◆ WHAT TO WORK ON:
Output every record word for word.

start

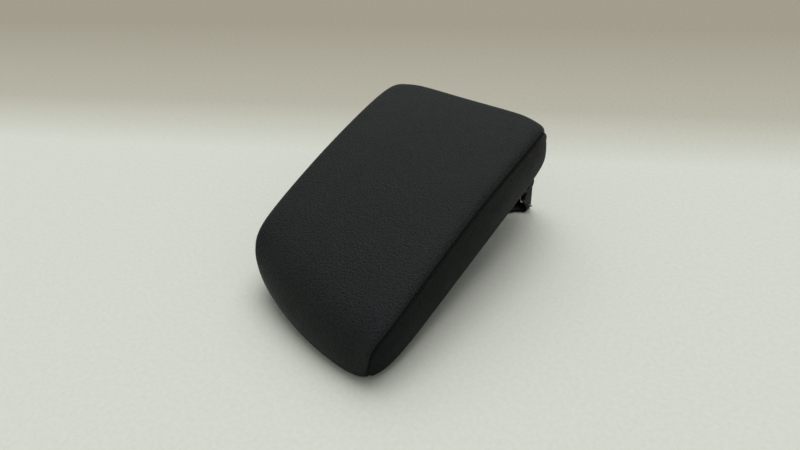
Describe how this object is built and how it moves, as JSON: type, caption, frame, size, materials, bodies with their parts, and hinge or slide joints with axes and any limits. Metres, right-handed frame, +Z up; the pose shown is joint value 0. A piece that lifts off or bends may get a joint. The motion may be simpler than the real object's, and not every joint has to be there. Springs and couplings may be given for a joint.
{
  "type": "car armrest",
  "caption": "Padded, leather-covered centre console armrest lid that swings up on a pressed steel rear hinge bracket, with a finger latch under its front edge.",
  "frame": {"origin": "on the ground, straight under the middle of the hinge pin", "axes": "+Z up, -Y towards the front of the lid, +X to the right along the hinge pin, the side seen in the picture"},
  "size_m": [0.1898, 0.2988, 0.1185],
  "materials": {
    "black_leather": "fine-grained satin leather, charcoal black",
    "grey_foam": "open-cell moulded foam",
    "black_plastic": "finely textured moulded plastic",
    "painted_steel": "black coated pressed steel",
    "zinc_steel": "zinc-plated steel",
    "bush_plastic": "natural bearing plastic",
    "black_rubber": "matt rubber"
  },
  "bodies": {
    "bracket": {"hinge_bracket": "painted_steel", "hinge_pin": "painted_steel", "pin_clip": "painted_steel", "washer_right": "painted_steel", "washer_left": "painted_steel", "stop_rivet_right": "painted_steel", "stop_rivet_left": "painted_steel", "spring_right": "zinc_steel", "spring_left": "zinc_steel"},
    "lid": {"cover_top_panel": "black_leather", "cover_side_right": "black_leather", "cover_side_left": "black_leather", "foam_pad": "grey_foam", "lid_shell": "black_plastic", "inner_panel": "black_plastic", "panel_screw_1": "zinc_steel", "panel_screw_2": "zinc_steel", "panel_screw_3": "zinc_steel", "panel_screw_4": "zinc_steel", "panel_screw_5": "zinc_steel", "panel_screw_6": "zinc_steel", "bumper_1": "black_rubber", "bumper_2": "black_rubber", "bumper_3": "black_rubber", "bumper_4": "black_rubber", "hinge_plate": "painted_steel", "hinge_screw_1": "zinc_steel", "hinge_screw_2": "zinc_steel", "hinge_screw_3": "zinc_steel", "hinge_screw_4": "zinc_steel", "bush_right": "bush_plastic", "bush_left": "bush_plastic", "latch_housing": "black_plastic", "latch_housing_screw_1": "zinc_steel", "latch_housing_screw_2": "zinc_steel", "latch_pin": "zinc_steel"},
    "latch": {"latch_lever": "black_plastic", "latch_spring": "zinc_steel"}
  },
  "joints": [
    {"name": "lid_hinge", "type": "hinge", "parent": "bracket", "child": "lid", "pos_m": [0, 0, 0.038], "axis": [-1, 0, 0], "range_deg": [0, 105]},
    {"name": "latch_pivot", "type": "hinge", "parent": "lid", "child": "latch", "pos_m": [0, -0.22259, 0.02265], "axis": [-1, 0, 0], "range_deg": [0, 18], "stiffness_Nm_per_rad": 0.06, "springref_deg": -17.19}
  ]
}
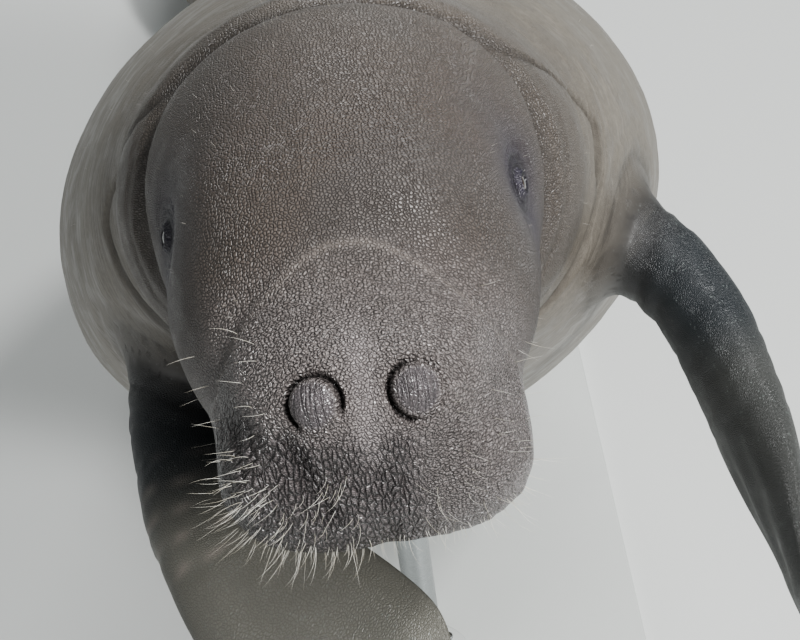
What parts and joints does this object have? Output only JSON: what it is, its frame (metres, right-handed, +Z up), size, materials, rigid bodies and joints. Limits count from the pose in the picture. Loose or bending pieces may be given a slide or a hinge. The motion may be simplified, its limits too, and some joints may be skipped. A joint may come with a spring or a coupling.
{
  "type": "manatee on a display stand",
  "caption": "Life-size still model of a manatee hanging at the surface, head raised and flippers lowered, held over a flat base by two short rods for display.",
  "frame": {"origin": "middle of the underside of the stand's base, on the floor", "axes": "+Z up, the animal faces -Y with its tail towards +Y, +X is its left side"},
  "size_m": [0.7553, 2.5713, 1.5769],
  "materials": {
    "hide": "damp, finely pebbled thick hide, grey-brown with warm mottling and fine wrinkles",
    "snout_hide": "wet, coarsely pebbled darker grey hide with lengthwise wrinkles and pale bristles",
    "flipper_hide": "smooth dark slate hide with fine cross wrinkles",
    "nail": "pale brown horn, satin",
    "eye": "dark brown, wet and glossy",
    "stand_paint": "pale grey powder coat, satin",
    "rod_steel": "brushed along the rod"
  },
  "bodies": {
    "root": {"neck": "hide", "head": "hide", "chest": "hide", "belly": "hide", "loin": "hide", "tail_stock": "hide", "tail_paddle": "hide", "muzzle": "snout_hide", "lower_jaw": "snout_hide", "flipper_left": "flipper_hide", "flipper_right": "flipper_hide", "nail_left_1": "nail", "nail_left_2": "nail", "nail_left_3": "nail", "nail_left_4": "nail", "nail_right_1": "nail", "nail_right_2": "nail", "nail_right_3": "nail", "nail_right_4": "nail", "eye_left": "eye", "eye_right": "eye", "stand_base": "stand_paint", "stand_flange_front": "stand_paint", "stand_flange_rear": "stand_paint", "stand_cup_front": "stand_paint", "stand_cup_rear": "stand_paint", "stand_rod_front": "rod_steel", "stand_rod_rear": "rod_steel"}
  },
  "joints": []
}
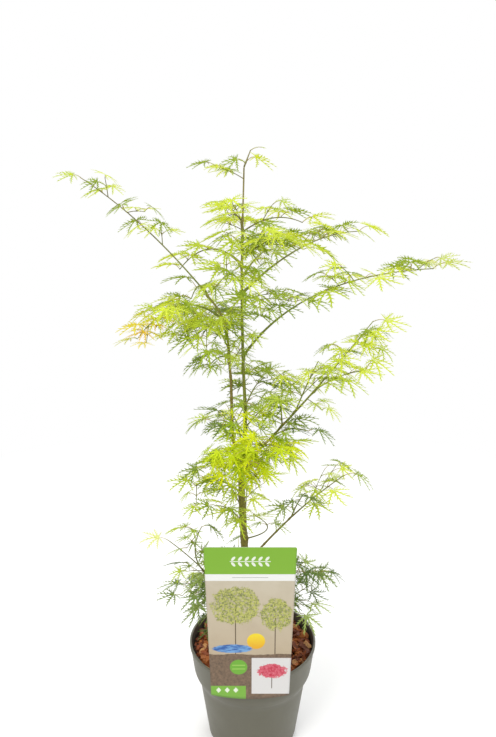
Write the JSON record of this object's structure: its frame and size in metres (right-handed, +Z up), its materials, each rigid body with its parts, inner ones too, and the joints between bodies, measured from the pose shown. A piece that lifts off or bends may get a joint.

end

◆ SOLUTION TO THE EXERCISE:
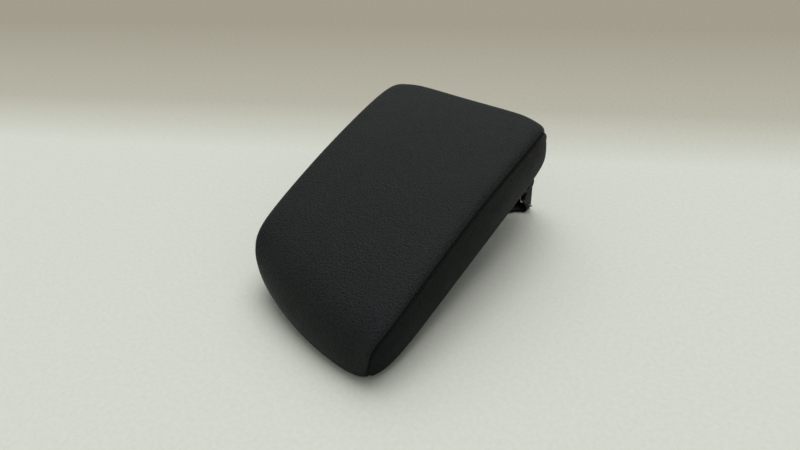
Describe how this object is built and how it moves, as JSON: type, caption, frame, size, materials, bodies with their parts, and hinge or slide joints with axes and any limits. Metres, right-handed frame, +Z up; the pose shown is joint value 0. A piece that lifts off or bends may get a joint. The motion may be simpler than the real object's, and not every joint has to be there. Springs and couplings may be given for a joint.
{
  "type": "car armrest",
  "caption": "Padded, leather-covered centre console armrest lid that swings up on a pressed steel rear hinge bracket, with a finger latch under its front edge.",
  "frame": {"origin": "on the ground, straight under the middle of the hinge pin", "axes": "+Z up, -Y towards the front of the lid, +X to the right along the hinge pin, the side seen in the picture"},
  "size_m": [0.1898, 0.2988, 0.1185],
  "materials": {
    "black_leather": "fine-grained satin leather, charcoal black",
    "grey_foam": "open-cell moulded foam",
    "black_plastic": "finely textured moulded plastic",
    "painted_steel": "black coated pressed steel",
    "zinc_steel": "zinc-plated steel",
    "bush_plastic": "natural bearing plastic",
    "black_rubber": "matt rubber"
  },
  "bodies": {
    "bracket": {"hinge_bracket": "painted_steel", "hinge_pin": "painted_steel", "pin_clip": "painted_steel", "washer_right": "painted_steel", "washer_left": "painted_steel", "stop_rivet_right": "painted_steel", "stop_rivet_left": "painted_steel", "spring_right": "zinc_steel", "spring_left": "zinc_steel"},
    "lid": {"cover_top_panel": "black_leather", "cover_side_right": "black_leather", "cover_side_left": "black_leather", "foam_pad": "grey_foam", "lid_shell": "black_plastic", "inner_panel": "black_plastic", "panel_screw_1": "zinc_steel", "panel_screw_2": "zinc_steel", "panel_screw_3": "zinc_steel", "panel_screw_4": "zinc_steel", "panel_screw_5": "zinc_steel", "panel_screw_6": "zinc_steel", "bumper_1": "black_rubber", "bumper_2": "black_rubber", "bumper_3": "black_rubber", "bumper_4": "black_rubber", "hinge_plate": "painted_steel", "hinge_screw_1": "zinc_steel", "hinge_screw_2": "zinc_steel", "hinge_screw_3": "zinc_steel", "hinge_screw_4": "zinc_steel", "bush_right": "bush_plastic", "bush_left": "bush_plastic", "latch_housing": "black_plastic", "latch_housing_screw_1": "zinc_steel", "latch_housing_screw_2": "zinc_steel", "latch_pin": "zinc_steel"},
    "latch": {"latch_lever": "black_plastic", "latch_spring": "zinc_steel"}
  },
  "joints": [
    {"name": "lid_hinge", "type": "hinge", "parent": "bracket", "child": "lid", "pos_m": [0, 0, 0.038], "axis": [-1, 0, 0], "range_deg": [0, 105]},
    {"name": "latch_pivot", "type": "hinge", "parent": "lid", "child": "latch", "pos_m": [0, -0.22259, 0.02265], "axis": [-1, 0, 0], "range_deg": [0, 18], "stiffness_Nm_per_rad": 0.06, "springref_deg": -17.19}
  ]
}
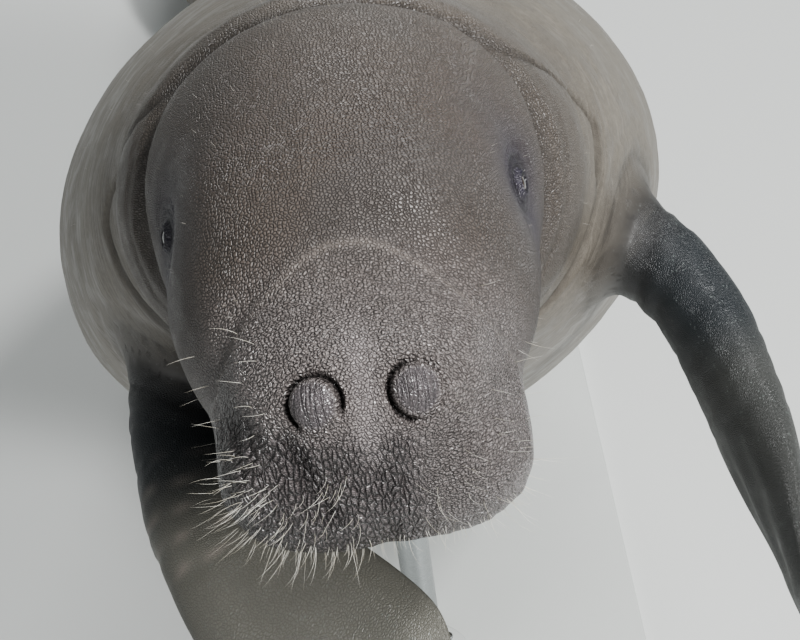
What parts and joints does this object have? Output only JSON: what it is, its frame (metres, right-handed, +Z up), size, materials, rigid bodies and joints. Limits count from the pose in the picture. Loose or bending pieces may be given a slide or a hinge. The motion may be simplified, its limits too, and some joints may be skipped. A joint may come with a spring or a coupling.
{
  "type": "manatee on a display stand",
  "caption": "Life-size still model of a manatee hanging at the surface, head raised and flippers lowered, held over a flat base by two short rods for display.",
  "frame": {"origin": "middle of the underside of the stand's base, on the floor", "axes": "+Z up, the animal faces -Y with its tail towards +Y, +X is its left side"},
  "size_m": [0.7553, 2.5713, 1.5769],
  "materials": {
    "hide": "damp, finely pebbled thick hide, grey-brown with warm mottling and fine wrinkles",
    "snout_hide": "wet, coarsely pebbled darker grey hide with lengthwise wrinkles and pale bristles",
    "flipper_hide": "smooth dark slate hide with fine cross wrinkles",
    "nail": "pale brown horn, satin",
    "eye": "dark brown, wet and glossy",
    "stand_paint": "pale grey powder coat, satin",
    "rod_steel": "brushed along the rod"
  },
  "bodies": {
    "root": {"neck": "hide", "head": "hide", "chest": "hide", "belly": "hide", "loin": "hide", "tail_stock": "hide", "tail_paddle": "hide", "muzzle": "snout_hide", "lower_jaw": "snout_hide", "flipper_left": "flipper_hide", "flipper_right": "flipper_hide", "nail_left_1": "nail", "nail_left_2": "nail", "nail_left_3": "nail", "nail_left_4": "nail", "nail_right_1": "nail", "nail_right_2": "nail", "nail_right_3": "nail", "nail_right_4": "nail", "eye_left": "eye", "eye_right": "eye", "stand_base": "stand_paint", "stand_flange_front": "stand_paint", "stand_flange_rear": "stand_paint", "stand_cup_front": "stand_paint", "stand_cup_rear": "stand_paint", "stand_rod_front": "rod_steel", "stand_rod_rear": "rod_steel"}
  },
  "joints": []
}
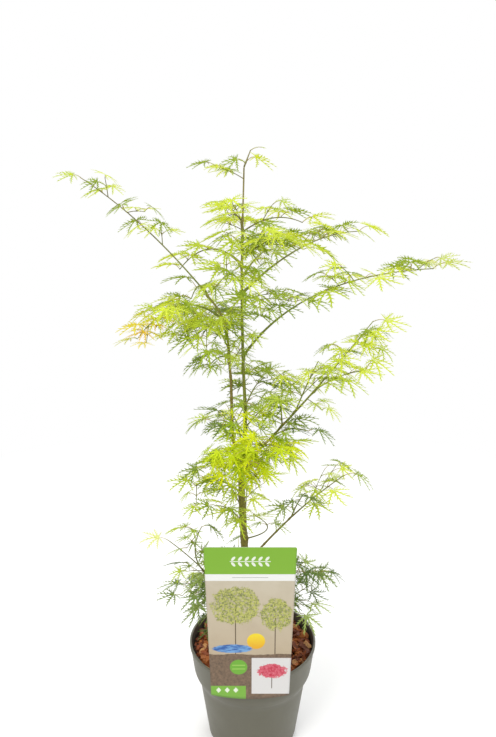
Write the JSON record of this object's structure: its frame and size in metres (right-handed, +Z up), its materials, each rigid body with its parts, inner ones too, and the joints between bodies, measured from the pose shown. A piece that lifts off or bends may get a joint.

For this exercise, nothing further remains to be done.